While specific 2025 spill costs are not public, the history of pipeline projects demonstrates the financial fallout of environmental conflict. The Dakota Access Pipeline (DAPL) litigation, for example, resulted in banks financing the project incurring an estimated $4.4 billion in losses from direct account closures due to public opposition and reputational damage. More recently, Energy Transfer reached a securities class action settlement of $15,000,000 in cash, approved in October 2025, related to statements made during the construction of pipeline projects in Pennsylvania. This shows the cost of environmental controversy extends far beyond just clean-up.
The company manages this risk through its Incident Management System (IMS), aiming for a 'zero-incident culture,' but the financial and reputational liability remains a material factor in their valuation.
Increased Focus on Biodiversity Protection Impacts New Route Selection
The need for new pipeline capacity, like the Hugh Brinson Pipeline announced for the Permian Basin, runs directly into the growing public and regulatory focus on biodiversity and water protection. This focus increases the complexity and cost of securing permits for new construction (greenfield projects).
Environmental groups and local stakeholders now have more leverage to challenge new routes based on impacts to sensitive ecosystems, wetlands, and endangered species habitats. This translates to longer permitting timelines, higher legal fees, and increased construction costs for environmental mitigation and restoration efforts.

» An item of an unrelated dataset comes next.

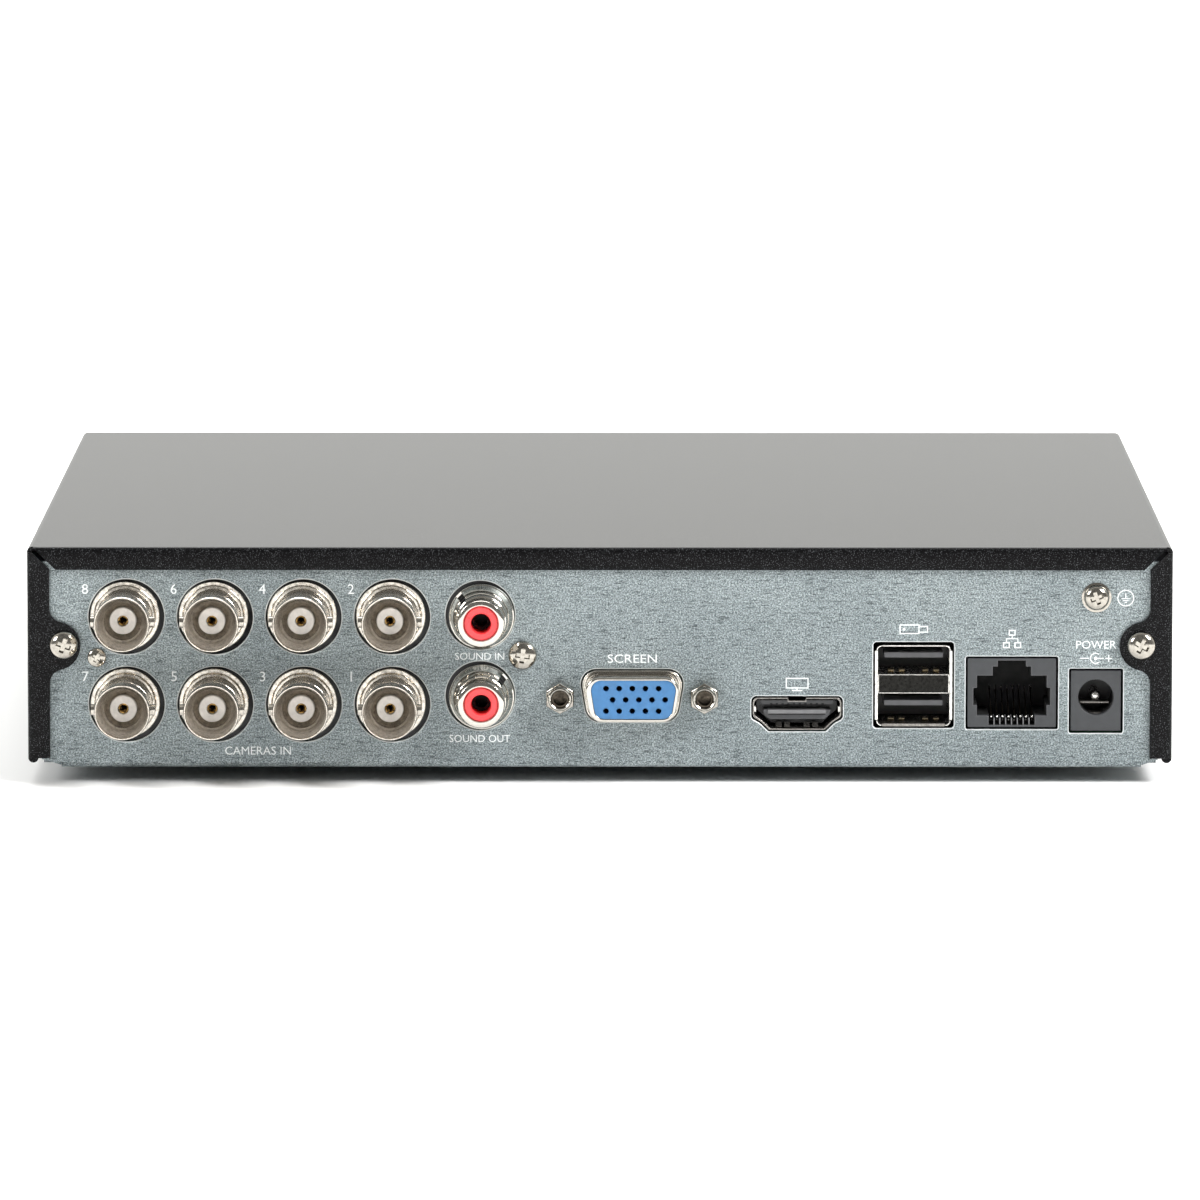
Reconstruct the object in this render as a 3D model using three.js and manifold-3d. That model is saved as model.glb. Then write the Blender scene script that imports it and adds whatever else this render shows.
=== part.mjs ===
// A compact eight-channel video recorder: folded steel case, connector panel, main board and hard drive.
// Millimetres, +Z up. The connector panel faces -Y and the front bezel faces +Y.
// The origin is on the resting plane, under the middle of the whole object.
import * as THREE from "three";
import { mergeVertices } from "three/addons/utils/BufferGeometryUtils.js";
import Module from "manifold-3d";

const wasm = await Module();
wasm.setup();

// ---------- driving dimensions ----------

const WIDTH = 200;
const DEPTH = 203.5;
const HEIGHT = 41.6;
const SHEET = 0.8; // thickness of both folded steel sheets
const FIT_GAP = 0.2; // clearance between neighbouring pieces
const MATE_GAP = 0.05; // clearance between faces that rest on each other

const HALF = WIDTH / 2;
const BACK = -DEPTH / 2; // the video sockets' front rims
const FRONT = DEPTH / 2; // the bezel's face

// Feet and case levels
const FLOOR_Z = 2.65; // underside of the chassis floor
const SKIRT_Z = 3.52; // lower edge of the cover's side walls
const PANEL_TOP = 39;

// Stations along Y
const VIDEO_REACH = 12.6; // how far the video sockets stand out of the panel
const PANEL_Y = BACK + VIDEO_REACH; // the panel's outer face
const FLANGE_Y = PANEL_Y - FIT_GAP - SHEET; // the cover's rear face
const BEZEL_DEPTH = 7.7;
const BEZEL_Y = FRONT - BEZEL_DEPTH;
const FRONT_WALL_Y = BEZEL_Y - FIT_GAP;

// Chassis
const TRAY_HALF = 97.6;
const FOLD = { left: -94.2, right: 94.7, radius: 1.4 };
const SIDE_FLANGE_TOP = 14;

// Cover
const COVER_BEND = 1.6;
const HEM_WIDTH = 1.8;
const HEM_HEIGHT = 6;
const TOP_STRIP_Z = 37.6; // lower edge of the rear flange's top strip
const SIDE_STRIP_X = 96.1; // inner edge of the rear flange's side strips
const EAR = { x: 95, z: 24.2, radius: 4.27, fillet: 2.5 };

// Sockets on the panel, each by the centre of its opening
const VIDEO = { x: -82.95, z: 14.04, across: 15.48, up: 15.4, hole: 6.6, columns: 4 };
const AUDIO = { x: -21, zOut: 15.5, zIn: 29.7, hole: 6 };
const VGA = { x: 5.65, z: 15.4, screwSpan: 25.2 };
const DIGITAL = { x: 34.47, z: 12.2, width: 16, height: 6.2 };
const USB = { x: 54.82, z: 17.27, width: 14.1, height: 15.15 };
const LAN = { x: 72, z: 15.9, width: 16.15, height: 12.8 };
const POWER = { x: 86.7, z: 14.5, width: 9.45, height: 11.35, holeZ: 15.1 };

// Fasteners on the panel
const COVER_SCREW = { left: -93.6, right: 94.5, z: 24.45 };
const GROUND_SCREW = { x: 86.7, z: 32.75 };
const AUDIO_SCREW = { x: -13.5, z: 22.55 };
const VIDEO_SCREW = { x: -87.9, z: 22.1 };

// Main board
const BOARD = { left: -94, right: 94, back: -87.2, front: -22, z: 7.4, thick: 1.6 };
const BOARD_TOP = BOARD.z + BOARD.thick;

// Hard drive, 3.5 inch, long side across the case
const DRIVE = { x: 12, y: 38, z: 6, length: 147, width: 101.6, height: 26.1 };
const SPINDLE = { x: 34, y: 38 };
const ARM_PIVOT = { x: -22, y: 22 };
const ARM_LENGTH = 52;
const ARM_PARK_ANGLE = THREE.MathUtils.degToRad(68.9);
const PLATTER_Z = 19.6;
const PLATTER_RADIUS = 47.5;

// ---------- materials ----------

const finish = (color, roughness, metalness) =>
  new THREE.MeshStandardMaterial({ color, roughness, metalness });
const galvanised = finish(0x9fadb0, 0.45, 0.85);
const blackPaint = finish(0x26282a, 0.55, 0.2);
const blackPlastic = finish(0x17181a, 0.45, 0);
const nickel = finish(0xc9c4ba, 0.28, 0.95);
const zincScrew = finish(0xd6cdbd, 0.25, 0.95);
const whitePlastic = finish(0xe9e5de, 0.5, 0);
const redPlastic = finish(0xe23a3c, 0.4, 0);
const bluePlastic = finish(0x4f97d6, 0.45, 0);
const rubber = finish(0x1b1b1c, 0.9, 0);
const clearPlastic = finish(0xcfd8dc, 0.15, 0);
const boardGreen = finish(0x1f5a3a, 0.5, 0);
const aluminium = finish(0xb4b7ba, 0.4, 0.9);
const steel = finish(0xbfc2c4, 0.35, 0.95);
const mirrorDisc = finish(0xd9dcdf, 0.05, 1);
const cableRed = finish(0xb3262b, 0.5, 0);
const cableBlack = finish(0x202124, 0.55, 0);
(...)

Energy Transfer's strategy includes a dedicated focus on 'Conservation & Restoration,' which is a necessary operational cost to secure permits. The company's efforts to substantially increase oil recoveries from wastewater, with total recovered barrels rising 126% over the previous year in 2024, is one concrete example of operational changes driven by water quality and environmental stewardship concerns.